Revisit whenever recurring data points change
This topic is especially worth revisiting when one of the core variables changes:
- A launch date moves
- A mission is scrubbed or delayed
- A payload description is updated
- A mission shifts category or public importance
- A launch result becomes official
- A recent mission should move from upcoming to completed
These are the update triggers that keep a tracker useful rather than stale. They also create natural opportunities for headline refreshes, summary posts, or internal link updates across the rest of your Musk coverage.

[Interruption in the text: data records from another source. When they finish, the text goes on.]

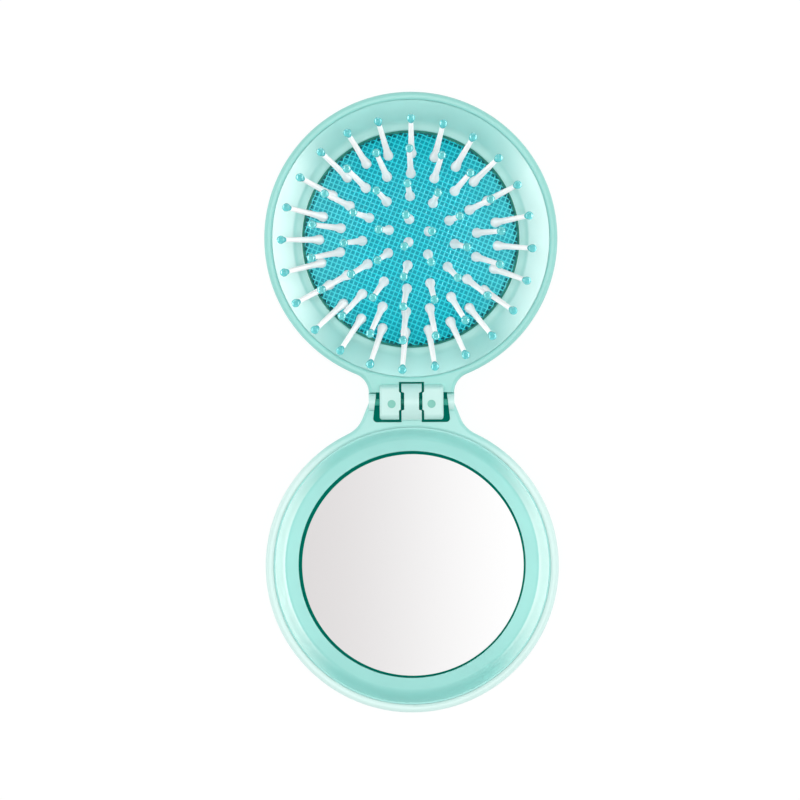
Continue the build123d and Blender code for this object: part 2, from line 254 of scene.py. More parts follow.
def table_finish():
    finish = new_finish("table_white")
    lit = finish.node("ShaderNodeBsdfDiffuse", {}, {"Color": lit_white})
    plain = finish.node("ShaderNodeEmission", {}, {"Color": (1, 1, 1, 1), "Strength": plain_glow})
    plain_share = plain_least + plain_more * seen_rays(finish)
    top = finish.node("ShaderNodeMixShader", {}, {0: plain_share, 1: lit, 2: plain})
    underside = finish.node("ShaderNodeNewGeometry", out="Backfacing")
    clear = finish.node("ShaderNodeBsdfTransparent")
    both = finish.node("ShaderNodeMixShader", {}, {0: underside, 1: top, 2: clear})
    finish.node("ShaderNodeOutputMaterial", {}, {"Surface": both})
    return finish.owner


table_shape = bmesh.new()
bmesh.ops.create_grid(table_shape, x_segments=1, y_segments=1, size=table_half)
bmesh.ops.translate(table_shape, verts=table_shape.verts, vec=(0, 0, -table_drop))
table = add_piece("table", table_shape, table_finish())
print("table:", 2 * table_half, "m square, its top", round(table_drop / mm, 2), "mm under the brush")

# %% [markdown]
# ## The light
# The light is that of a small product studio. The white room and a softbox overhead fill everything in.
# Low softboxes at the sides and the foot shape the sloping walls, where one strong lamp would cast hard
# shadows. The sheens are low lamps that give only gloss. No real lamp does that, but it lets the gloss
# be set without making the plastic paler. A weak pair of edge lamps rounds off the shells. Over the
# camera hangs a card, pale grey on the left and white on the right, which the mirror reflects.

# %% Room
room_light = 0.62  # of the white that is seen

room = Finish(bpy.data.worlds.new("room"))
bpy.context.scene.world = room.owner
room_strength = room_light + (1 - room_light) * seen_rays(room)
room_glow = room.node("ShaderNodeBackground", {}, {"Color": (1, 1, 1, 1), "Strength": room_strength})
room.node("ShaderNodeOutputWorld", {}, {"Surface": room_glow})
print("room: white, and", room_light, "of that to the brush")


# %% Lamps
def softbox(name, place, size, watts):
    """A rectangular lamp that faces the middle of the brush."""
    lamp = bpy.data.lights.new(name, "AREA")
    lamp.shape = "RECTANGLE"
    lamp.size, lamp.size_y = size
    lamp.energy = watts
    box = bpy.data.objects.new(name, lamp)
    box.location = place
    aim = Vector((0, 0, fold_plane)) - Vector(place)
    box.rotation_euler = aim.to_track_quat("-Z", "Y").to_euler()
    bpy.context.scene.collection.objects.link(box)
    return box


softbox("softbox_over", place=(0.0, 0.0, 1.25), size=(0.6, 0.6), watts=4.5)
side_lamps = [
    softbox("softbox_left", place=(-0.75, 0.0, 0.1), size=(0.9, 0.16), watts=4.0),
    softbox("softbox_right", place=(0.75, 0.0, 0.1), size=(0.9, 0.16), watts=3.8),
    softbox("softbox_foot", place=(0.0, -0.9, 0.12), size=(0.7, 0.2), watts=1.5),
]
sheens = [
    softbox("sheen_left", place=(-0.75, 0.1, 0.08), size=(1.1, 0.2), watts=7.0),
    softbox("sheen_right", place=(0.75, 0.08, 0.08), size=(1.2, 0.2), watts=10.5),
    softbox("sheen_head", place=(0.0, 0.75, 0.08), size=(0.6, 0.2), watts=2.2),
]
edge_lamps = [
    softbox("edge_left", place=(-0.7, 0.0, 0.25), size=(0.9, 0.2), watts=0.9),
    softbox("edge_right", place=(0.7, 0.0, 0.25), size=(0.9, 0.2), watts=1.1),
]
for sheen in sheens:
    sheen.visible_diffuse = False
print("lamps:", 1 + len(side_lamps), "softboxes,", len(sheens), "sheens,", len(edge_lamps), "edge lamps")

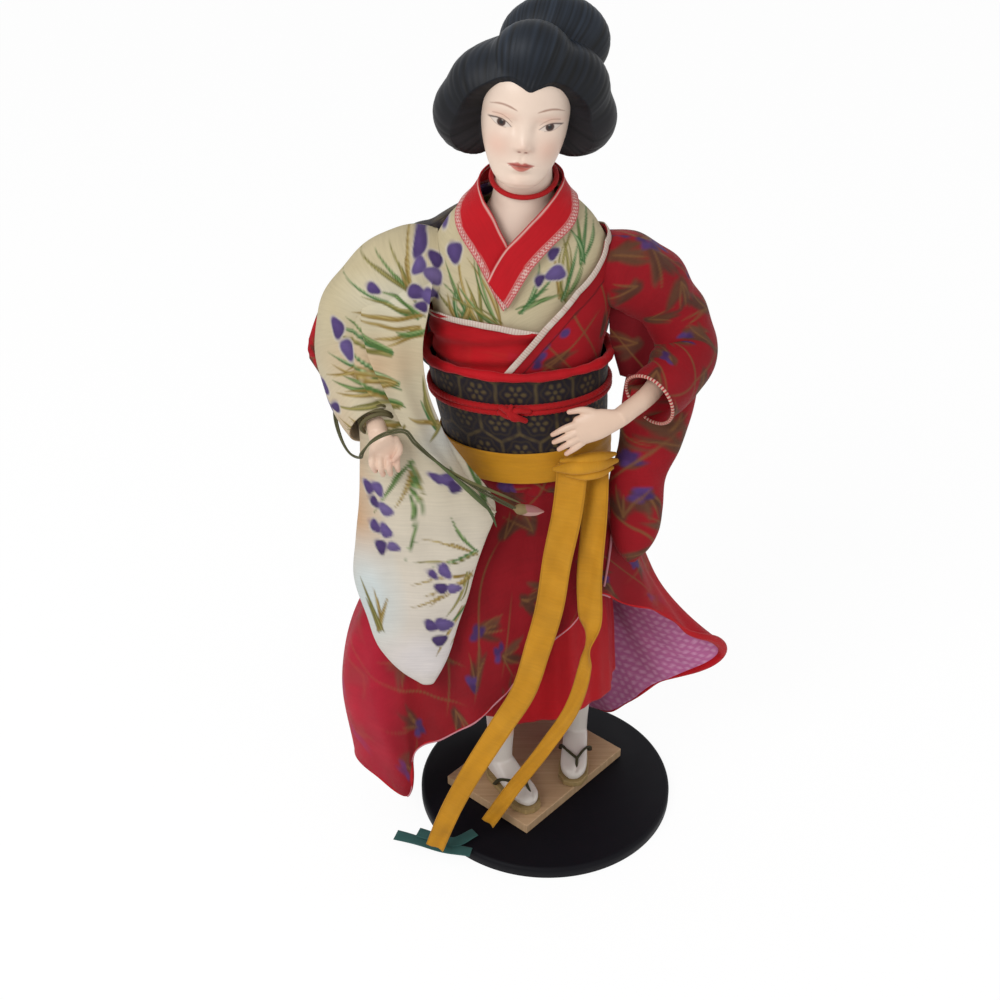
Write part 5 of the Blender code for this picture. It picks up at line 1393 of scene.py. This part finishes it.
SKIRT_UPPER = (
    (-8, -33, 172), (6, -33, 176), (18, -31, 180), (28, -24, 178), (34, -16, 174), (39, -9, 168),
    (42, -3, 162), (43, 4, 158), (43, 11, 152), (41, 17, 148), (38, 23, 144), (34, 30, 140),
    (28, 35, 138), (7, 41, 138), (-22, 42, 138), (-50, 35, 140), (-70, 22, 140), (-84, 4, 140),
    (-90, -12, 138), (-90, -22, 136), (-80, -29, 138), (-66, -33, 146), (-52, -35, 155), (-38, -36, 162),
    (-24, -35, 168),
)
SKIRT_MIDDLE = (
    (-8, -37, 152), (6, -37, 159), (20, -34, 167), (32, -26, 162), (40, -18, 155), (47, -10, 145),
    (52, -4, 137), (57, 2, 128), (60, 8, 115), (57, 15, 105), (51, 23, 95), (44, 32, 85),
    (35, 41, 79), (8, 48, 82), (-25, 47, 85), (-60, 36, 87), (-88, 20, 87), (-103, 2, 89),
    (-109, -14, 82), (-105, -24, 85), (-92, -31, 87), (-76, -35, 99), (-58, -37, 112), (-41, -39, 125),
    (-24, -39, 139),
)
SKIRT_HEM = (
    (-6, -42, 119), (9, -42, 135), (24, -37, 150), (37, -30, 139), (50, -22, 130), (67, -14, 115),
    (79, -8, 102), (90, 1, 90), (94, 6, 78), (84, 12, 65), (64, 18, 50), (48, 28, 27),
    (38, 39, 12), (10, 55, 6), (-25, 53, 6), (-60, 38, 9), (-85, 22, 15), (-100, 2, 23),
    (-104, -17, 26), (-93, -27, 20), (-77, -31, 12), (-70, -33, 45), (-57, -37, 56), (-41, -40, 70),
    (-23, -42, 91),
)


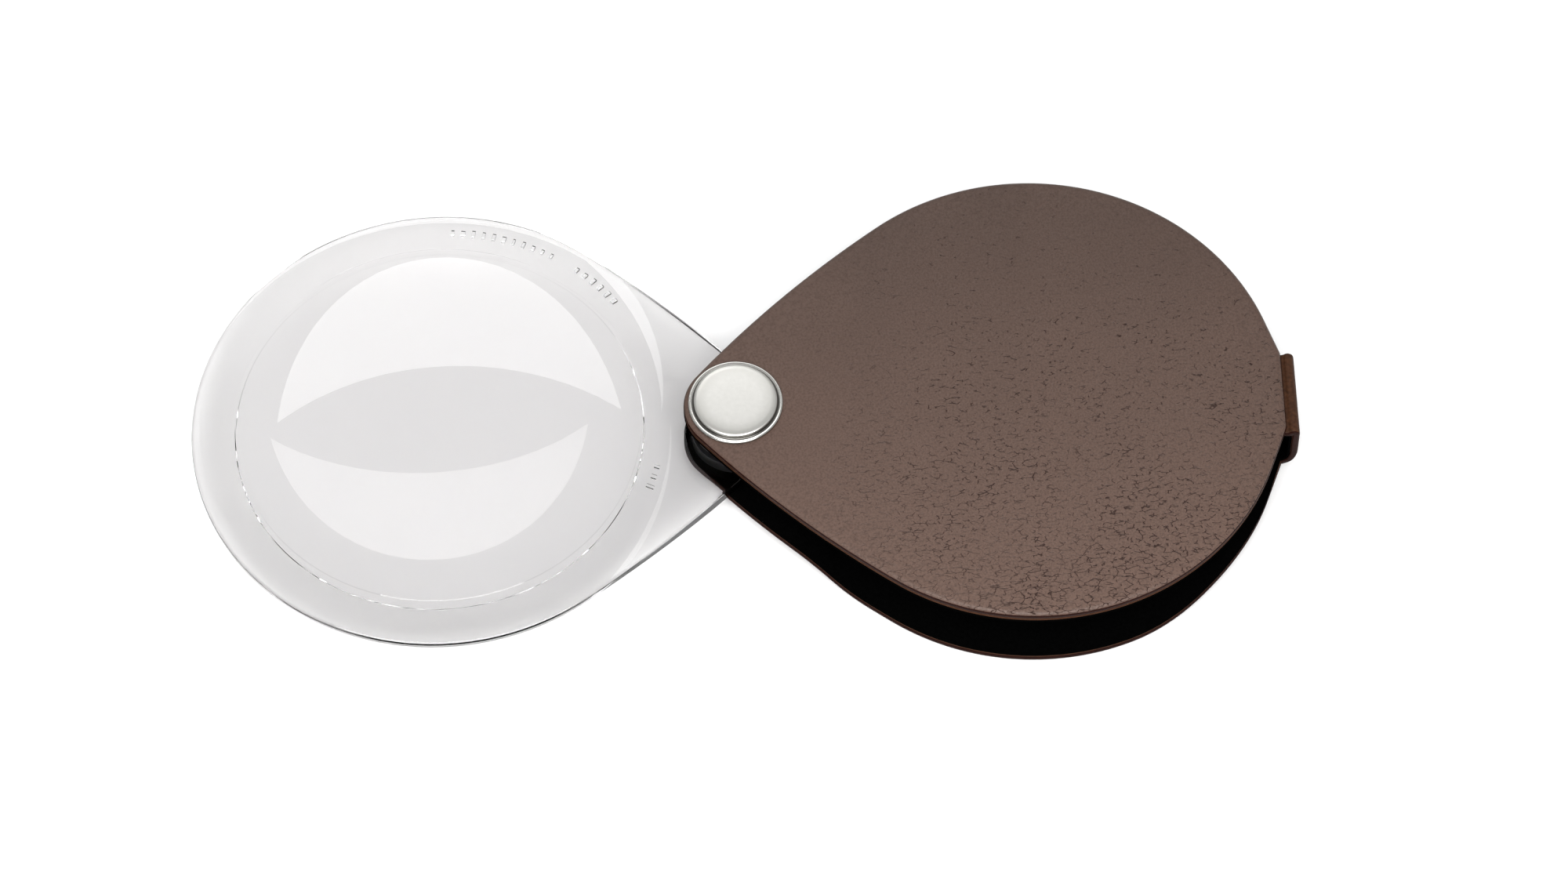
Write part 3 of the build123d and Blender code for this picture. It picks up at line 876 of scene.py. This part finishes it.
# The height is read at the rivet's end of the flange, which is 0.12 mm thicker, so with this lift the middle
# of a mark stands 0.14 mm above the flange round it.
MARK_LIFT = 0.02
MARK_ROWS = ((86.0, -2.7, 11), (51.0, -2.7, 6), (-15.0, -3.0, 3))  # first angle, step and count
disc_centre = Vector(
    (RIVET_X + span * math.cos(OPEN_ANGLE), RIVET_Y + span * math.sin(OPEN_ANGLE), LENS_LEVEL)
)
flange_slope = math.atan2(DISC_HALF - STEP - LIP_HALF, LIP_START - DISC_RADIUS)
tree, inputs = marks_tree()
for first, step, count in MARK_ROWS:
    row = mesh_object("marks", [], [])
    builder = row.modifiers.new("marks", "NODES")
    builder.node_group = tree
    for name, value in (
        ("Arc Radius", MARK_RADIUS * MM),
        ("First Angle", math.radians(first)),
        ("Angle Step", math.radians(step)),
        ("Height", (float(flange_half(0.0, MARK_RADIUS)) + MARK_LIFT) * MM),
        ("Tilt", flange_slope),
        ("Count", count),
    ):
        builder[inputs[name]] = value
    bpy.context.view_layer.update()
    mesh = bpy.data.meshes.new_from_object(row.evaluated_get(bpy.context.evaluated_depsgraph_get()))
    row.modifiers.clear()
    row.data = mesh
    mesh.transform(Matrix.Translation(disc_centre * MM))
    clean(row)
    combine(lens, row, "UNION")
finish_piece(lens, "lens", "clear_acrylic", "lens", sharp=12)

# %% [markdown]
# ## Rivet caps
#
# Each cap is pressed from thin nickel-plated sheet: a rolled rim that beds into the leather, a narrow
# riser and a faintly crowned face. The face is brushed satin and is painted darker towards its edge as
# shade, the groove round it is painted dark as shade, and the rim is bright from rubbing, so the finish
# changes with the distance from the axis.

# %% Nickel plate
nickel, tree, shader = new_material("satin_nickel_plate", Metallic=1.0)
where = add_node(tree, "ShaderNodeTexCoord").outputs["Object"]
centred = add_node(
    tree, "ShaderNodeMapping", {"Vector": where, "Location": (-RIVET_X * MM, -RIVET_Y * MM, 0.0)}
).outputs["Vector"]
flat = add_node(
    tree, "ShaderNodeVectorMath", {0: centred, 1: (1.0, 1.0, 0.0)}, operation="MULTIPLY"
).outputs["Vector"]
off_axis = add_node(tree, "ShaderNodeVectorMath", {0: flat}, operation="LENGTH").outputs["Value"]
fine = {"Vector": where, "Scale": per_metre(0.7), "Detail": 6.0}
scuff = add_node(tree, "ShaderNodeTexNoise", fine, "Fac")
# The satin face gives way to the bright rim across the groove.
rub = (off_axis, 6.1 * MM, 6.45 * MM, 0.34, 0.16)
roughness = add_node(tree, "ShaderNodeMapRange", rub, 0)
tree.links.new(roughness, shader.inputs["Roughness"])
mix = {0: scuff, 6: linear("#C0BFBB"), 7: linear("#CDCCC8")}
tone = add_node(tree, "ShaderNodeMix", mix, 2, data_type="RGBA")
# Painted shade: the face is painted darker from 3.5 mm out towards the groove, dimming the light that it
# mirrors there.
painted_outer_shade = (off_axis, 3.5 * MM, 5.8 * MM, 0.0, 0.6)
painted_outer_shade = add_node(tree, "ShaderNodeMapRange", painted_outer_shade, 0, **SMOOTH)
mix = {0: painted_outer_shade, 6: tone, 7: linear("#AAA9A4")}
faced = add_node(tree, "ShaderNodeMix", mix, 2, data_type="RGBA")
# Painted shade: the groove at the foot of the riser is painted dark.
into_groove = (off_axis, 6.14 * MM, 6.22 * MM, 0.0, 1.0)
into_groove = add_node(tree, "ShaderNodeMapRange", into_groove, 0, **SMOOTH)
out_of_groove = (off_axis, 6.42 * MM, 6.62 * MM, 0.85, 0.0)
out_of_groove = add_node(tree, "ShaderNodeMapRange", out_of_groove, 0, **SMOOTH)
groove_shade = add_node(tree, "ShaderNodeMath", (into_groove, out_of_groove), 0, operation="MULTIPLY")
mix = {0: groove_shade, 6: faced, 7: linear("#34312D")}
tree.links.new(add_node(tree, "ShaderNodeMix", mix, 2, data_type="RGBA"), shader.inputs["Base Color"])
bump = add_node(
    tree, "ShaderNodeBump", {"Height": scuff, "Strength": 0.15, "Distance": 0.03 * MM}
).outputs["Normal"]
tree.links.new(bump, shader.inputs["Normal"])

# %% Caps, post and tube
CAP_PROFILE = [  # distance from the axis, height above the leather
    (0.0, 1.30),
    (2.0, 1.297),
    (4.0, 1.285),
    (5.2, 1.265),
    (5.80, 1.235),
    (6.05, 1.16),
    (6.16, 1.04),
    (6.20, 0.90),
    (6.23, 0.74),
    (6.30, 0.64),
    (6.42, 0.58),
    (6.56, 0.57),
    (6.70, 0.60),
    (6.82, 0.61),
    (6.92, 0.56),
    (6.98, 0.45),
    (7.00, 0.30),
    (6.98, 0.12),
    (6.86, 0.02),
    (6.60, 0.00),
    (5.98, 0.00),
    (5.95, 0.60),
    (5.80, 0.80),
    (0.0, 0.80),
]


def cap(name, level, sign):
    """A cap on a face at a level, standing up (+1) or down (-1)."""
    sides = 128
    turn = np.linspace(0, 2 * math.pi, sides, endpoint=False)
    rings = [
        np.column_stack(
            [RIVET_X + r * np.cos(turn), RIVET_Y + r * np.sin(turn), np.full(sides, level + sign * h)]
        )
        for r, h in CAP_PROFILE
    ]
    made = mesh_object(name, np.concatenate(rings), skin(rings), (nickel,))
    clean(made)
    return made


finish_piece(cap("cap_top", CASE_TOP, 1), "case", "nickel_plate", "rivet_cap_top", sharp=40)
finish_piece(cap("cap_bottom", TAIL_RISE, -1), "case", "nickel_plate", "rivet_cap_bottom", sharp=40)
for name in ("rivet_post", "rivet_tube"):
    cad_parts[name].data.materials.clear()
    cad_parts[name].data.materials.append(nickel)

A practical workflow for readers and editors
If you want this page to become part of your routine, use a simple five-step workflow:
- Check the upcoming missions section first for the next scheduled launch.
- Scan for date changes, scrub notes, or launch window revisions.
- Review the recent launches section to confirm the latest SpaceX launch result.
- Compare any major mission update with direct public commentary where relevant through the Elon Musk Post Tracker or Interview Tracker.
- Bookmark the page and return before major launch windows, at month-end, and after high-profile missions.
That workflow keeps the tracker practical. It also fits the wider mission of musk.link: making fast-moving Musk ecosystem coverage easier to verify, monitor, and revisit.
In short, the most useful SpaceX launch tracker is not the one that tries to sound definitive at all times. It is the one that stays organized as the facts move. If you maintain clear mission labels, visible update checkpoints, sensible delay categories, and clean result notes, readers will return because the page helps them understand both the next launch and the larger pattern behind it.